Miękkość – nie musisz tego ukrywać
Jeśli opieka nad dzieckiem czegoś uczy, to tego, że czułość absolutnie nie gryzie. Możesz być silny i ciepły jednocześnie, możesz robić zakupy i tulić, możesz pracować i przebierać pieluchy.
Nikt nie odbiera Ci męskości, kiedy mówisz do dziecka miękkim głosem albo nosisz je po domu, nucąc coś pod nosem. Wręcz przeciwnie – w tej miękkości odkrywasz coś nowego: spokój, którego często brakuje w dorosłym życiu. I nagle zaczynasz rozumieć, że nie musisz grać roli, możesz po prostu być sobą.

Umiejętność stawiania granic
Dzieci uczą nas nie tylko tego, jak być cierpliwym, ale też jak mówić „nie”. Granice stają się Twoim sprzymierzeńcem – w relacjach, pracy, życiu codziennym. Wiesz, że jeśli chcesz być dobrym opiekunem, to musisz też zadbać o siebie.

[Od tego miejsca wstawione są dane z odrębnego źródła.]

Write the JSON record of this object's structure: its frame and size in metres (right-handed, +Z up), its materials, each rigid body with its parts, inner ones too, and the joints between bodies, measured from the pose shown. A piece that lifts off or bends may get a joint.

I ta świadomość zaczyna procentować. Uczysz się odmawiać rzeczy, które Ci nie służą, rezygnujesz z nadmiaru obowiązków, przestajesz udawać, że dasz radę zawsze i wszędzie. Dziecko widzi, jak dbasz o siebie, i uczy się tego samego. To jedna z najcenniejszych lekcji, jakie możesz mu przekazać.
Gdy gasną wszystkie światła
Kiedy po całym dniu w końcu zapada cisza, siedzisz w fotelu i czujesz zmęczenie w każdej kości. A jednak jest w tym coś więcej – poczucie, że zrobiłeś kawał dobrej roboty. Opieka nad dzieckiem nie zawsze jest spektakularna. Nie ma tu medali ani owacji. Jest za to realny wpływ na czyjeś życie i rozwój. Każda Twoja reakcja, każde Twoje słowo, każdy gest zostawia w tym małym człowieku ślad. Jeśli jesteś choć trochę obecny, zaangażowany, po prostu starasz się – to robisz więcej, niż myślisz.
Po latach zobaczysz, że ta rola ukształtowała nie tylko Twoje dziecko, ale też Ciebie. Nadała kierunek, wzmocniła charakter i otworzyła na emocje, które wcześniej spychałeś na bok.